In that regard, the instant case adds one element that could have led to a contrary result: namely, if Seller had rejected Buyer's timely tender of a different form of deposit payment. In that scenario, the Court would probably have allowed Seller's argument, provided that Seller had simply notified Buyer that he rejected the counteroffer — to pay the deposit by cashier's check instead of by wire transfer — within a reasonable time and arranged for its prompt return rather than cashing it. Notwithstanding the functional equivalence of two modes of payment, parties may still require one or the other as an explicit term of an offer and reject any acceptance that varies from it.
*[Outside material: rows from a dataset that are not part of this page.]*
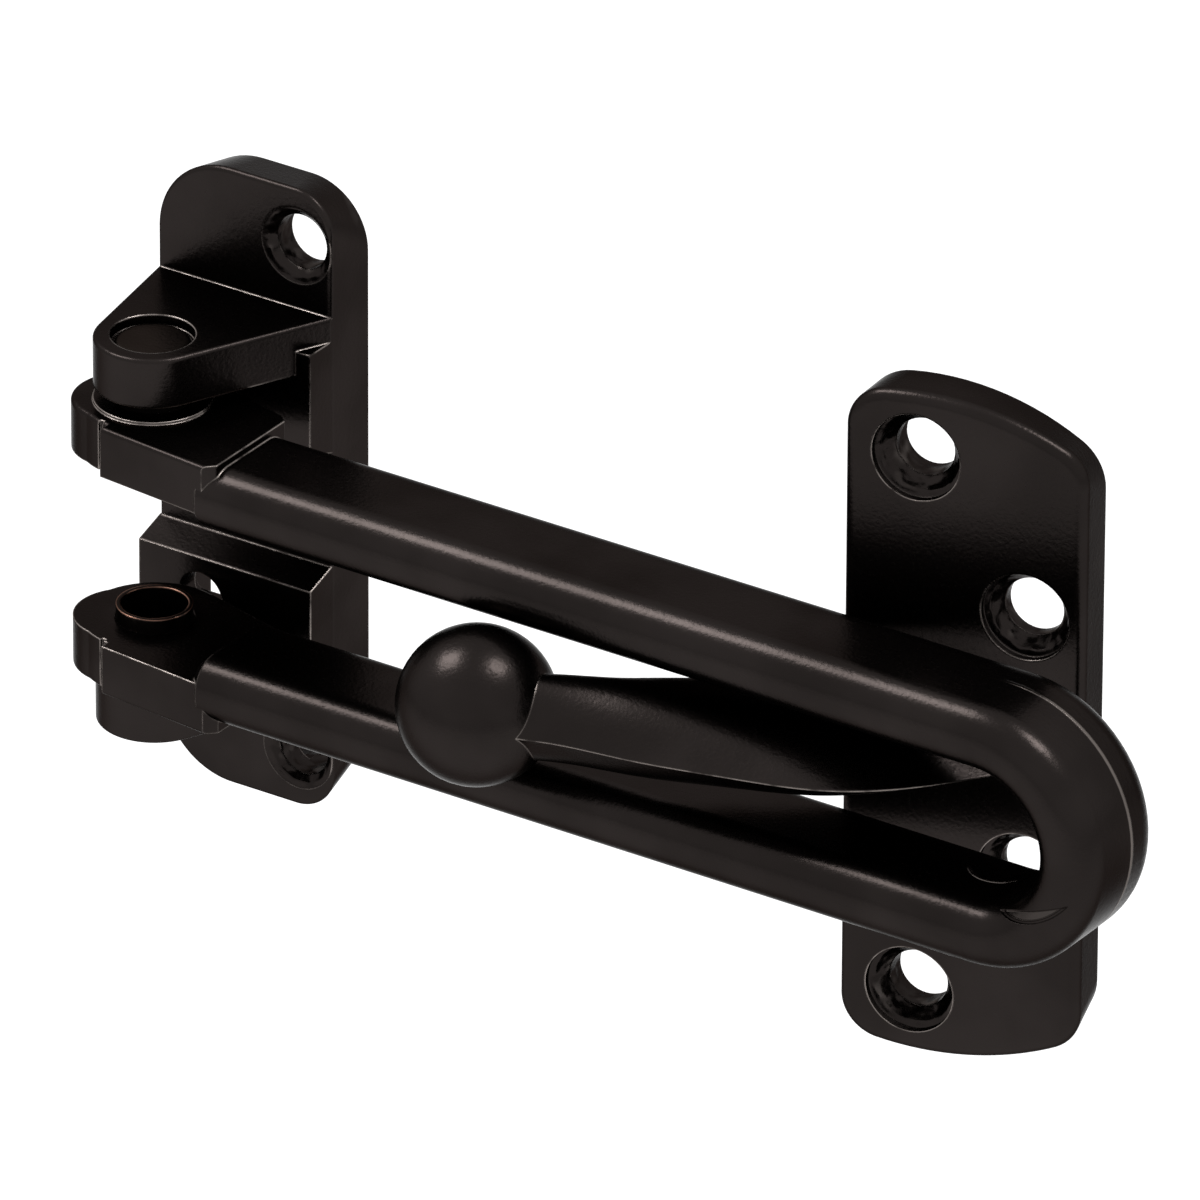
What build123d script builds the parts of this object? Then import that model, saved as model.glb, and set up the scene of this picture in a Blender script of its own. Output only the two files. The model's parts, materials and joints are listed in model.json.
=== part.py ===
# Swing bar door guard: a hinge bracket, a U-shaped bar that swings on two pins,
# and a strike plate whose ball-ended horn rides in the slot of the bar.
# Millimetres. X runs along the closed bar, from the pin axis to its bend. Y runs
# into the door, with the bracket's back face at zero. Z is up from mid-height.
import os
from math import cos, radians, sin

from build123d import *

# hinge bracket
plate_left = 8.1
plate_front_right = 12.4
plate_front_height = 67.8
plate_front_corner = 4.2
plate_back_right = 12.7
plate_back_height = 65.2
plate_back_corner = 6.6
plate_left_corner = 8.4
plate_thick = 6.0
plate_soften = 0.4
relief_rim = 1.9
relief_depth = 2.5
relief_rib = 3.0
relief_corner = 1.0
pad_front = 9.6
pad_edge_height = 7.5
pad_root_height = 6.3
pad_wall = 2.6
pad_hollow_low = 8.7
pad_hollow_high = 15.3
ear_inner_height = 15.8
ear_thick = 5.2
ear_nose_radius = 5.85
ear_soften = 0.35
pin_reach = 18.5
seat_radius = 4.2
seat_depth = 1.1
bracket_screw_x = 8.35
bracket_screw_height = 27.8
bracket_screw_hole = 5.8
bracket_screw_head = 8.2
bracket_head_angle = 100.0
inner_hole_x = -0.7
inner_hole_height = 11.7
inner_hole = 5.0

# pivot pins, drawn cups with their closed ends in the ears' seats
pin_radius = 3.8
pin_wall = 0.45
pin_cap = 1.0
pin_rim_height = 8.4
pin_run_clearance = 0.06

# swing bar
bar_drop = 0.6
arm_depth = 13.0
arm_thick = 6.6
arm_round = 3.0
arm_forward = 3.2
arm_root_x = 10.7
arm_root_slope = 0.9
arm_height = 10.5
bend_start_x = 100.5
knuckle_outer = 14.6
knuckle_inner = 9.3
boss_radius = 5.9
boss_rise = 0.3
knuckle_eye_radius = 7.2
knuckle_lobe_radius = 5.4
knuckle_lobe_x = -2.5
knuckle_lobe_forward = 1.0
knuckle_step_x = -0.6
knuckle_step_front = 8.2
knuckle_end_x = 12.3
knuckle_end_front = 9.5
knuckle_end_back = 4.2
knuckle_end_slope = 1.1
knuckle_soften = 0.4
groove_x = -1.3
groove_width = 0.5
groove_depth = 0.5

# strike plate, placed as the photo has it: its door a little ajar
strike_x = 87.38
strike_y = -4.87
strike_drop = 0.45
strike_turn = 11.0
strike_thick = 5.25
strike_width = 24.8
strike_crown_height = 35.4
strike_front_crown_x = -1.0
strike_front_left_height = 34.4
strike_front_right_height = 31.4
strike_front_corner = 4.2
strike_back_crown_x = -5.0
strike_back_left_height = 34.2
strike_back_right_height = 29.4
strike_back_corner = 5.5
strike_soften = 1.0
strike_relief_rim = 2.3
strike_relief_height = 50.6
strike_relief_depth = 1.3
strike_relief_rib = 3.0
strike_outer_hole_x = -5.05
strike_outer_hole_height = 28.8
strike_inner_hole_x = 6.35
strike_inner_hole_height = 14.0
strike_screw_hole = 6.0
strike_screw_head = 9.1
strike_head_lip = 0.8
strike_head_angle = 82.0

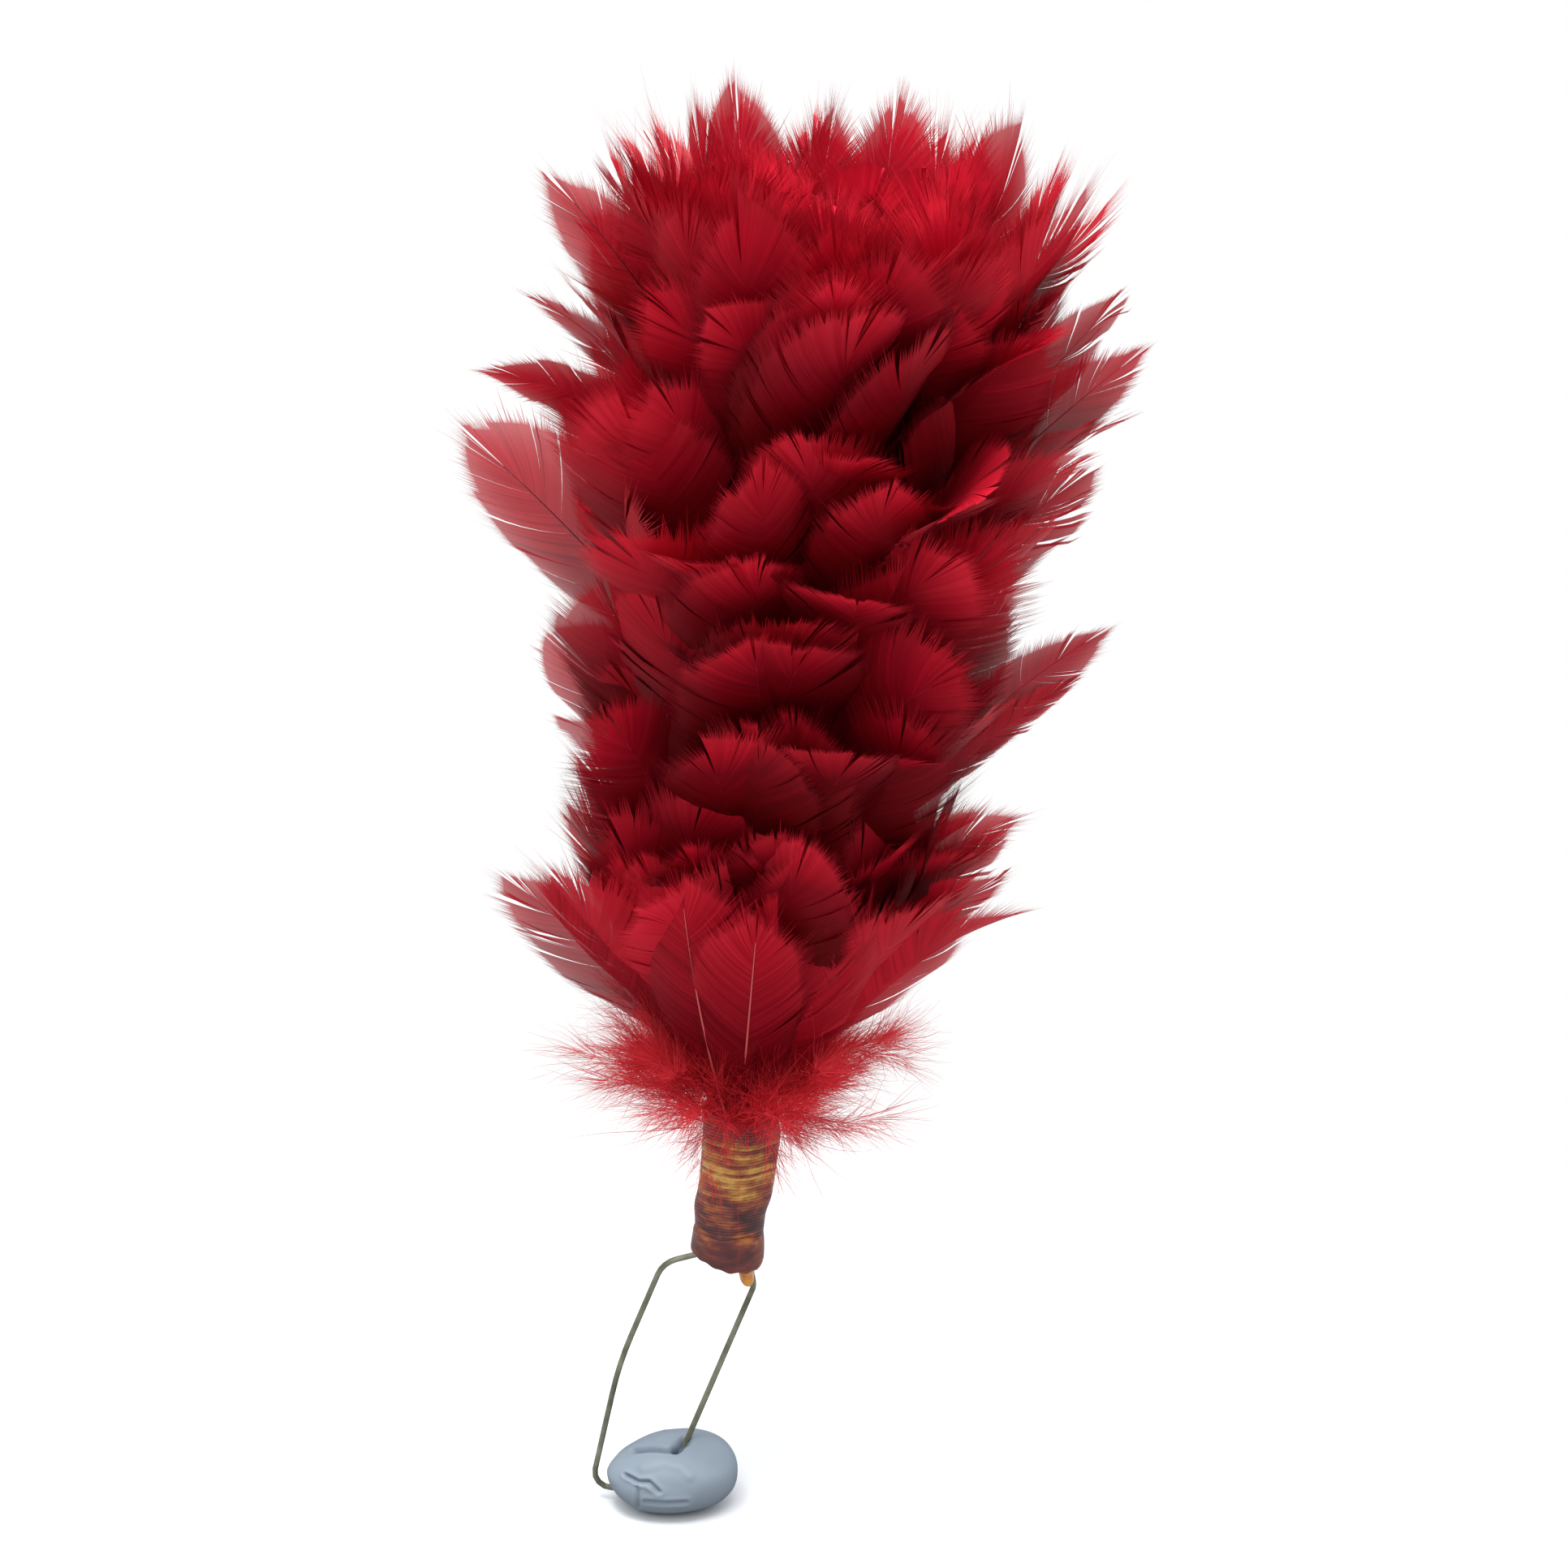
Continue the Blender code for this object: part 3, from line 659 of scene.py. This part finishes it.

However, once Seller — or his representative or agent — actually deposited the alternate form of payment instead of rejecting it on the basis of its variance from the terms of the offer, that act constituted an acceptance of the offer. Alternatively, the Court might even agree that the cashier's check constituted a counteroffer, but that characterization will not help Seller escape his obligation under the contract, because the counteroffer was accepted all the same by his depositing the alternate form of deposit payment.
Finally, with respect to the specific language of the offer rendering the contract void if Buyer considered Condition #3 "unacceptable," this is nothing more than a self-serving characterization on the part of Seller. The fact remains that any right of Seller to reject Buyer's acceptance — or counteroffer, by Seller's earlier argument — ended upon Seller's de facto acceptance of the deposit payment as tendered.